DC Power Could Reduce DataCenter Energy Use by 20% While Improving Reliability
Researchers at the U. S. Dept. of Energy’s Lawrence Berkeley National Laboratory have teamed with Silicon Valley giants, including Sun Microsystems, Intel, Cisco and others, to demonstrate technologies that could save billions of dollars a year in the energy costs of operating data centers, as well as improve reliability and lengthen equipment life. A demonstration project is taking place this summer at a test facility at Sun Microsystems in Newark, Calif., with more than 20 high-technology companies participating.
Eliminating power conversion losses by using direct current (DC) instead of alternating current (AC) from the utility grid for electricity throughout a data center can trim its energy needs by 10% to 20% and improve reliability. Preliminary measurements from the demonstration center in Newark support this estimate.
Researchers in Berkeley Lab’s Environmental Energy Technologies Division
(EETD) proposed this technology demonstration, and the California Energy Commission’s Public Interest Energy Research (PIER) program sponsored the work.
The Berkeley Lab team, which consists of project leader William Tschudi, Steve Greenberg and Evan Mills, conceived the project and provided oversight for the demonstration’s planning and design, which is being executed by private-sector firms ECOS Consulting and EPRI Solutions under a contract with Berkeley Lab. The partner companies have provided technical advice, equipment and staff to set up the demonstration facility.
“[Data centers] can use 100 times the electricity of a typical office building on a square-foot basis,” says Tschudi. “Energy costs of $1 million per month are not uncommon in large data centers that require megawatts of electricity.”

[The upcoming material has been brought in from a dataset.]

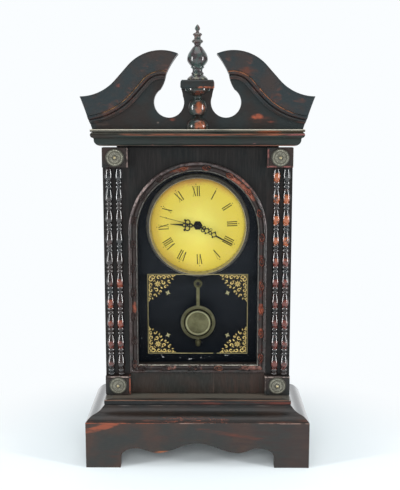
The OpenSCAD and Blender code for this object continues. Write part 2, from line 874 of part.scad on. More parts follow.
// One corner block for the upper right corner, with a bead on its inner edges
module corner_block() {
    groove_w = 0.8;
    groove_d = 1.2;
    x0 = stile_in;
    z0 = door_head - block_h;
    difference() {
        translate([x0, door_face - block_t, z0]) cube([block_w, block_t, block_h]);
        translate([x0 + block_bead_w, door_face - block_t - cut, z0 + block_bead_w])
            cube([groove_w, groove_d + cut, block_h]);
        translate([x0 + block_bead_w, door_face - block_t - cut, z0 + block_bead_w])
            cube([block_w, groove_d + cut, groove_w]);
    }
}

module corner_blocks() {
    color(worn_lacquer)
    both_sides() {
        corner_block();
        translate([0, 0, door_foot + door_head]) mirror([0, 0, 1]) corner_block();
    }
}

// Profile of a rosette: dished rings around a small knob
function rosette_profile() = let (r = rosette_d / 2) concat(
    [[0, 0], [r, 0], [r, 1.2]],
    smooth([[r - 0.4, 1.8], [r - 2.4, 2.7], [r - 4.6, 3]], 3),
    smooth([[r - 5, 2.6], [r - 7, 3.5], [r - 8.6, 3.7]], 3),
    [[r - 9, 3.2], [2.4, 3.9]],
    arc([0, 3.6], 2.3, 20, 90, 5));

module rosettes() {
    mid = stile_in + block_w / 2;
    color(antique_brass)
    both_sides()
        for (z = [door_foot + block_h / 2, door_head - block_h / 2])
            faced(mid, door_face - block_t, z) polygon(rosette_profile());
}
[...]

“We’re excited to be able to demonstrate and evaluate the efficiency merits of two different data center DC power-delivery approaches and expect our results can inform data center operators, facility designers and this global industry regarding efficient options for future designs,” says My Ton of ECOS Consulting.
A number of strategies can be used by designers and managers of these facilities to decrease their power needs, such as optimizing airflows to get the most out of the cooling system, upgrading the energy efficiency of the cooling system or moving to liquid cooling, and facilities managers are increasingly implementing them.
DC power offers a complementary strategy for improving energy efficiency. In the typical data center, the power-distribution system provides 480-volt AC power to a transformer, which then steps it down to 208-volt AC to feed racks of servers.
Individual power supplies—typically, these are redundant—within each server convert this into a voltage appropriate for the unit’s needs. These individual supplies are often inefficient, generating substantial heat, which the room’s air-conditioning system must remove at great expense. Waste heat can also impose limits on the number of servers that can be housed in a data center and jeopardizes reliability if not handled properly.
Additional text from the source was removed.